Regulatory clarity is another open area. Offering synthetic exposure to traditional securities or commodities through crypto derivatives may face different regulatory treatment across jurisdictions. CoinW’s compliance framework for this product line has not been detailed in the materials available.

More concrete product documentation, including supported assets, fee structures, leverage limits, and jurisdictional availability, would be needed for traders to fully evaluate the offering against competitors pursuing similar strategies.

CoinW TradFi FAQ

What is CoinW TradFi?
CoinW TradFi is a perpetual futures product that provides exposure to traditional financial assets through CoinW’s crypto exchange. It uses the same trading infrastructure as crypto perpetual contracts but applies it to conventional market instruments.

How is CoinW TradFi different from standard crypto trading?
Standard crypto trading involves digital assets like Bitcoin or Ethereum. CoinW TradFi targets traditional asset classes, allowing crypto traders to access these markets without leaving the exchange environment or converting to fiat currency.

Does CoinW TradFi provide ownership of traditional assets?
No. Based on available product information, CoinW TradFi uses perpetual futures contracts, which are derivatives. Traders gain price exposure to traditional assets but do not hold the underlying securities or commodities directly.

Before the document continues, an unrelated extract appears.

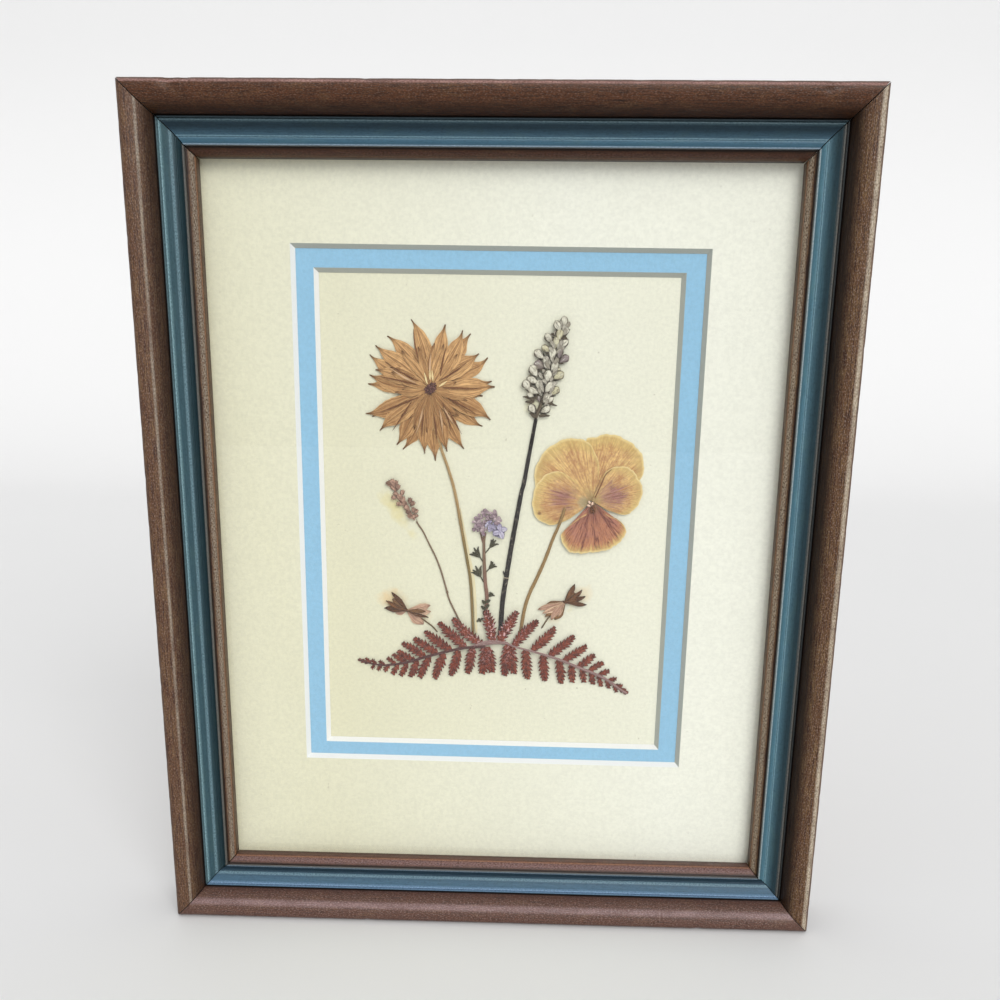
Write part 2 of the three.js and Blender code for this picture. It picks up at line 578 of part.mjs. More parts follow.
// Leaflets as [root, tip, width, teeth, over a stem].
const fronds = [
  {
    name: 'fern_left_frond',
    rachis: [[-49.2, -45.8], [-45.4, -47], [-41.9, -47.6], [-38.4, -47.6], [-31.4, -46.3], [-24.5, -44],
      [-17.5, -41.9], [-10.7, -40.3], [-5.5, -39.8], [-3, -39.5]],
    leaflets: [
      [[-4.4, -39.2], [-14.8, -29.2], 4.6, 3, true], [[-10.2, -40.1], [-19.8, -30.9], 4.4, 3, true],
      [[-15.5, -41.4], [-24.9, -34.3], 4.3, 3, true], [[-20.5, -42.6], [-29, -37.4], 4.1, 3],
      [[-24.8, -44.1], [-33.3, -39.3], 3.7, 3], [[-28.7, -45.6], [-34.7, -42.1], 3.2, 3],
      [[-31.8, -46.4], [-36.6, -43.5], 2.7, 2], [[-35.6, -47.1], [-38.6, -45], 2.1, 2],
      [[-39.6, -47.6], [-41.4, -46.2], 1.7, 1], [[-42.6, -47.4], [-44.2, -46], 1.6, 1],
      [[-2.9, -39.8], [-3.9, -50.3], 4.6, 3], [[-2.4, -39.8], [-0.2, -49.5], 3.9, 3],
      [[-7.6, -40.2], [-9.6, -50.4], 4.3, 3], [[-12.7, -41.4], [-15.7, -51.4], 4.3, 3],
      [[-17.9, -42.6], [-21.4, -52.8], 4.2, 3], [[-23.1, -44], [-26.8, -52.4], 3.8, 3],
      [[-27.6, -45.5], [-30.4, -52.1], 3.4, 3], [[-31.4, -46.7], [-33.9, -51.8], 2.9, 2],
      [[-34.6, -47.3], [-36.7, -51.4], 2.6, 2], [[-37.8, -47.5], [-39.6, -50.1], 2.1, 2],
      [[-40.7, -47.5], [-42.1, -49.7], 1.9, 1], [[-43.2, -47.4], [-44.3, -49.1], 1.6, 1],
    ],
  },
  {
    name: 'fern_right_frond',
    rachis: [[-1.4, -37.8], [0.6, -37.7], [4, -38.2], [7.6, -39.5], [15, -41.4], [22.4, -43.6],
      [29.8, -46.6], [37.3, -49.7], [41, -51.7], [44.8, -54.5], [48.4, -56.8]],
    leaflets: [
      [[-0.4, -37.8], [-3.1, -26.2], 4.9, 3, true], [[1.8, -37.8], [8.1, -26.4], 4.9, 3, true],
      [[6.9, -39], [15.6, -29.6], 4.6, 3, true], [[13.6, -40.7], [21.7, -31.9], 4.4, 3, true],
      [[19.8, -42.5], [28.7, -35.4], 4.2, 3], [[25, -44.4], [33.2, -38.9], 3.9, 3],
      [[30.2, -46.6], [36.2, -42.1], 3.5, 3], [[34.3, -48.4], [39.4, -45.1], 3, 2],
      [[37.7, -49.9], [41.7, -48.3], 2.6, 2], [[41.2, -51.9], [44.2, -51.2], 2, 1],
      [[5.2, -38.7], [4, -51], 4.2, 3], [[5.9, -38.8], [6.9, -50.1], 3.9, 3],
      [[11.3, -40.5], [12.2, -52.1], 4.4, 3], [[17.6, -42.1], [18.5, -52.7], 4.4, 3],
      [[23.2, -43.9], [24.2, -53.5], 4.1, 3], [[27.8, -45.8], [28.3, -52.9], 3.5, 3],
      [[31.7, -47.2], [32.7, -52.8], 3, 2], [[35, -48.9], [36.2, -53.6], 2.7, 2],
      [[37.6, -50], [38.9, -54.3], 2.3, 2], [[40.6, -51.5], [41.6, -54.9], 2.1, 1],
      [[43.4, -53.5], [44.4, -56.2], 1.9, 1],
    ],
  },
];

function addFern() {
  for (const { name, rachis, leaflets } of fronds) {
    const stalk = strand(rachis, 0.9, 0.8, fernHeight, 9, 4);
    const blades = leaflets.map(([root, tip, width, teeth, overStem]) =>
      leaflet({ root, tip, width, teeth, overStem }));
    grow(name, joined([stalk, ...blades]), FERN);
  }
}

// ---- The whole frame -------------------------------------------------------------------

addRails();
addSandwich();
addPoints();
addHanger();
addStarFlower();
addLavender();
addSmallLavender();
addPansy();
addPurpleBlossom();
addBells();
addFern();

picture.position.y = -(SIGHT.height / 2 + HANG_HEIGHT);
picture.position.z = RABBET_DEPTH;

const frame = new THREE.Group();
frame.rotation.x = Math.PI / 2;
frame.add(picture);

export default frame;
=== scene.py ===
"""Pressed flower frame: a profiled wooden moulding with a painted cove, a pane of glass, two
bevelled mats and a card with pressed flowers and a fern. Blender units are metres, +Z up."""

import math
import random

import bpy
import numpy as np
from mathutils import Matrix, Vector, geometry


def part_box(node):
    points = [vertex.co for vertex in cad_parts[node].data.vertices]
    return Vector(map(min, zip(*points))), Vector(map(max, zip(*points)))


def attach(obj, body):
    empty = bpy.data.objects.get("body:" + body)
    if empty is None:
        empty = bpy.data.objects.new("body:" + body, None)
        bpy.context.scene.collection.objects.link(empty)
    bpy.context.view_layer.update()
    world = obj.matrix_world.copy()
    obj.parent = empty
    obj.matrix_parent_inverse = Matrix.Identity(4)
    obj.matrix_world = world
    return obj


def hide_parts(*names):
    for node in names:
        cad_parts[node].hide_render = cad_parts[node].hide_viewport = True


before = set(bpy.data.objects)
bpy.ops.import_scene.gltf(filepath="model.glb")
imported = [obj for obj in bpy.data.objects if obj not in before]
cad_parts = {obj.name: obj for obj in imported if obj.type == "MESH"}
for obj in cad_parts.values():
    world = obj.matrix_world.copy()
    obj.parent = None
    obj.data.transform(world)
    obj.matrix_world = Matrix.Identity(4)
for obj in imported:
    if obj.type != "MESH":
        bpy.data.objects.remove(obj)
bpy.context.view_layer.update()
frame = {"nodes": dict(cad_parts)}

bl_info = {
    "name": "Pressed Flower Frame",
    "version": (1, 0, 0),
    "blender": (4, 5, 0),
    "location": "View3D > Sidebar > Flower Frame",
    "description": "Dresses a glazed frame of pressed flowers: moulding, mats, plants and studio",
    "category": "Object",
}

MM = 0.001

# Where the frame puts things: the sight opening, the glass, the card and the foot.
SIGHT_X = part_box("rail_right")[0].x
SIGHT_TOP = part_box("rail_top")[0].z
SIGHT_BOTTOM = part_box("rail_bottom")[1].z
MIDDLE_Z = (SIGHT_TOP + SIGHT_BOTTOM) / 2
GLASS_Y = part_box("glass_pane")[0].y
CARD_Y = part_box("mount_card")[0].y
FOOT_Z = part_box("rail_bottom")[0].z


def tone(red, green, blue):
    """A colour given as screen values from 0 to 255, as linear light."""
    def linear(value):
        value /= 255
        return value / 12.92 if value <= 0.04045 else ((value + 0.055) / 1.055) ** 2.4
    return tuple(linear(value) for value in (red, green, blue))


def shaded(shade, factor):
    """A colour made darker or paler."""
    return tuple(min(1, factor * part) for part in shade)


def colour(name, description, red, green, blue):
    """A colour setting, given as screen values."""
    return bpy.props.FloatVectorProperty(
        name=name, description=description, subtype="COLOR", size=3, min=0, max=1,
        default=tone(red, green, blue))


def length_mm(name, description, size):
    """A length setting, given in millimetres."""
    return bpy.props.FloatProperty(
        name=name, description=description, default=size * MM, unit="LENGTH", precision=5)


# ---- Settings ---------------------------------------------------------------------------


class MouldingSettings(bpy.types.PropertyGroup):
    wood: colour("Wood", "Stained wood of the outer round and the lip", 100, 60, 36)
    wood_gold: colour("Golden Wood", "Lighter olive-gold streaks in the grain", 142, 112, 74)
    # wood_dark also colours the painted shade in the quirks, beside the cove and on the lip, and the darker
    # outer side.
    wood_dark: colour("Dark Wood", "Stain that gathers in the hollows and along edges", 40, 26, 18)
    # Sheen is a painted highlight: the pale shine laid over the crown of each rail.
    sheen: colour("Sheen", "Worn silvery pink rubbing on the raised parts", 186, 164, 152)
    paint: colour("Paint", "Teal paint of the cove", 56, 83, 92)
    paint_blue: colour("Blue Paint", "Bluer paint of the top and bottom rails", 58, 86, 110)
    # A painted highlight: the pale line where the cove catches the light.
    paint_highlight: colour("Thin Paint", "Paint worn thin where the cove catches the light", 142, 176, 188)
    raw_wood: colour("Raw Wood", "Unfinished back of the rails", 176, 138, 96)
    waviness: length_mm("Waviness", "How far the hand-planed faces wander", 0.05)
    steps_along: bpy.props.IntProperty(
        name="Steps", description="Divisions along each rail", default=280, min=20, max=600)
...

Why does CoinW TradFi matter for traditional asset access?
It represents one of several industry efforts to bring traditional market exposure into crypto-native platforms, removing friction around separate accounts, fiat settlement, and restricted trading hours. However, regulatory developments around digital asset ownership structures could shape how these products evolve.

Disclaimer: This article is for informational purposes only and does not constitute financial or investment advice. Cryptocurrency and digital asset markets carry significant risk. Always do your own research before making any investment decisions.